At the end of the Santa Anita meet, Mandella took the balance of the Nickerson stable back to New York.
"You know, I was so excited to work in the barn Lefty had, so in awe going to New York, a kid from Beaumont, California..." Mandella said. "I was feeding at Aqueduct when Secretariat won the Derby. There were no TVs, no phones in the barn. I heard about it the next day. It was exciting, sure. But not as exciting as my new job."
Back in early 1973, while Mandella was making his bones with Big Spruce, John Shirreffs was nearing the end of his term of service at Loma Rica Ranch in the foothills of the Sierra Nevada range, northeast of Sacramento. Shirreffs will run Skinner back in the Santa Anita Derby on the strength of the colt's steady finish to be third in the San Felipe. Life was good at Loma Rica for the Vietnam vet, handling young Thoroughbreds on their way to the track. The antics of Secretariat & Co. might as well have been taking place on a distant planet.
"It was pretty sheltered there," Shirreffs said. "We went to the Horsemen's Fairgrounds, skiing, and trail riding. That was about it. On Sundays we'd have hot buttered popcorn and watch the Raiders."
Still, it became impossible to keep Secretariat news from even the far corners of the Thoroughbred world.

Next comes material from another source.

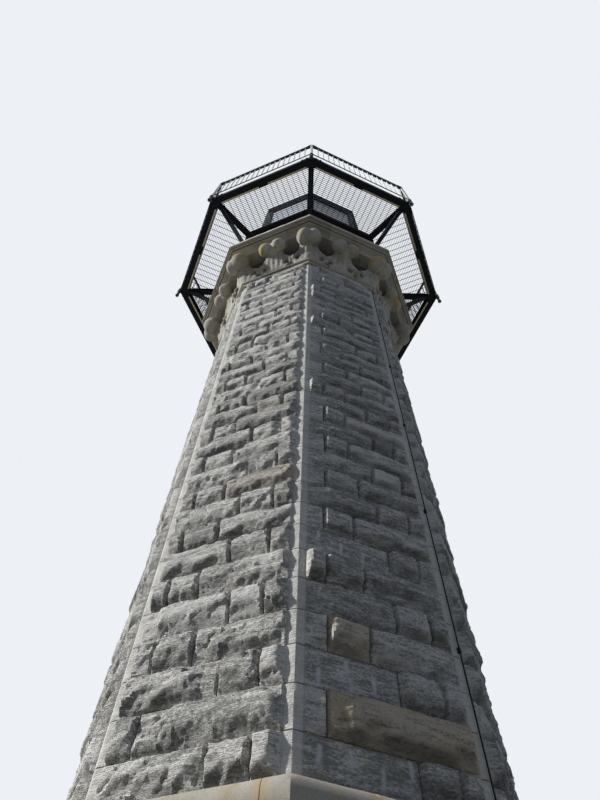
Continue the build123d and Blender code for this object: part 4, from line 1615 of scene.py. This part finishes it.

"I was absolutely following him," Shirreffs said. "I don't remember if it was in Sports Illustrated or another magazine, but I always read about him when I could. My favorite thing was from Lucien Laurin when he was asked about working his horse 46-and-change a couple days before a race. He said, 'I like to give Secretariat a good zinger.'"
Did Skinner get a zinger in preparation for the Santa Anita Derby?
"No, not this week," the trainer replied. "He's doing fine without one."